There is a video circulating on the Internet (May, 2016) which documents an abortion - by any criteria an invasive, bloody event designed to cut loose a fetus from its supporting placenta, to deprive it of nourishment, growth, and life; to scrape it out from its mother and discard it as hospital waste. 

It is not surprising that young women who watch this video – no matter how pro-choice they may have been – change their minds.  No woman wants an abortion.  It is an unconscionable invasion of privacy, sanctity, body and soul.

Pope Paul II was the first to use the term ‘expediency’ when referring to abortion and Pope Francis reprised his argument this year.  Abortion is not only the killing of an unborn child, but a moral insult to all life.
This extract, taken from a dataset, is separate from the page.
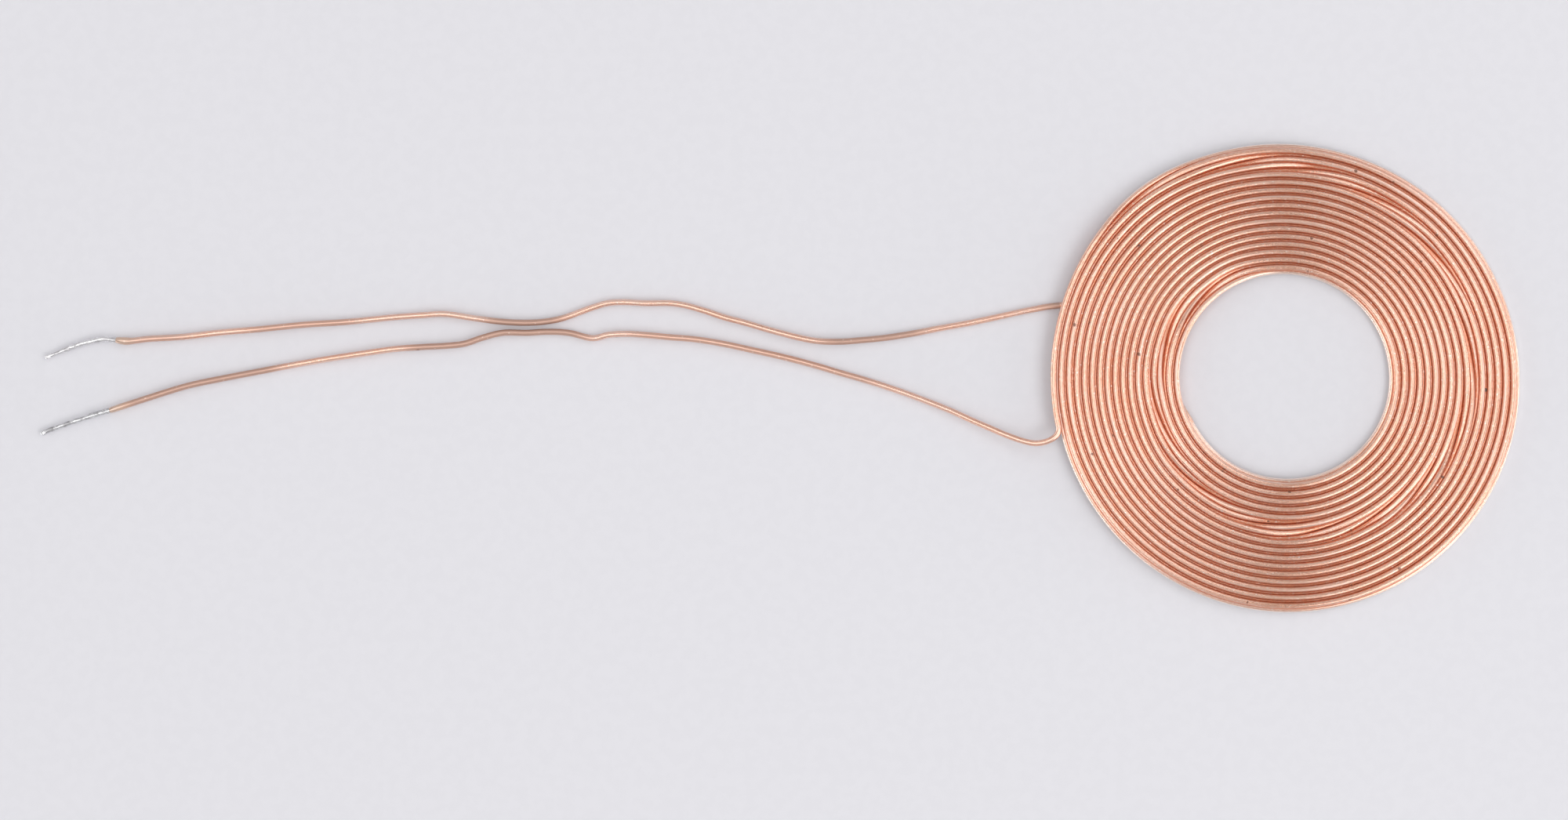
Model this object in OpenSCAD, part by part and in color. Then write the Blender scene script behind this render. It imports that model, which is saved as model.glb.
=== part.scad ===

Once abortion is taken for granted, then respect for the sanctity of all life is degraded.


                      www.turnbacktogod.com

In other words, even the most committed Eastern Establishment progressive woman has to think twice about what she is doing when she fits her feet into the stirrups and agrees to a D+C.  She may have been committed in principle to civil rights and especially the rights of women, but when she is about to subject herself to an abortion, she cannot possibly be neutral.

There is no liberal heterosexual who does not turn away from a chance viewing of homosexual sex on late-night cable.  Although he might have concluded that Deuteronomy is time-based, socially and morally relative, and contrary to Christ’s inclusive and more general teachings, he is still disgusted by male anal sex.  No matter how he may struggle to square his politico-philosophical tolerance with actual, vivid, and explicit homosexual bedtime activity, he cannot.

Religious tolerance and liberty are important principles, enshrined in the Bill of Rights and defended by progressive and conservatives alike.  Yet the idea that the Little Sisters of the Poor must buckle under to the secular authority of the State and cannot refuse any legislation, executive fiat, or court order which denies them their own religious rights strikes even the most devoted progressive as untoward.  A baker who cannot turn down a request to bake a homo-erotic themed cake; a photographer who cannot refuse to record a gay wedding; a school principle in a rural, conservative district who must allow open bathrooms – all offend not intellectually but viscerally.  It simply does not seem right.


                      www.seraphicpress.com

The United States has always been a country which has welcomed immigrants.  If it had not been for Polish, Irish, Italian, and Chinese immigrants in the 19th century, the railroads would never have been built, the industrial revolution would have sputtered, and the vitality of New York, Chicago, and San Francisco would have been denied.  Yet in an age of high fertility, overpopulation measured against resources and demand, and porous borders which threaten social and cultural integrity as well as economic well-being, it is no surprise that many Americans agree with Donald Trump that we should keep all new-comers out.

It simply doesn’t seem right that waves of non-English-speaking, Third World, politically disaffected immigrants should be given a free pass in the name of inclusivity, compassion, and tolerance.  There is, like it or not, a common American culture – one borne of liberty, independence, and enterprise – and it in the minds of many is being threatened.  Already the notion of cultural solidarity is being corroded from within.  Campaigns of ‘diversity’ only lead to separatism, conflict, venal demands, and the eventual fraying of the formerly tightly-woven fabric of American society.  God only knows what will happen if we let in all comers.

These issues – abortion, gay rights, religious liberty, immigration, etc., – have been on the back burner of American politics for years.  But in this election year they have been moved to the front of the stove.  They are hot, burning, visceral, and imperative.  The millions of Americans who have become disaffected by faux intellectualism and progressive arrogance are making their will, opinions, and emotions known.  No matter how much traditional intellectual elites may dismiss America’s middle as uninformed, emotional, and misguided, it is their time.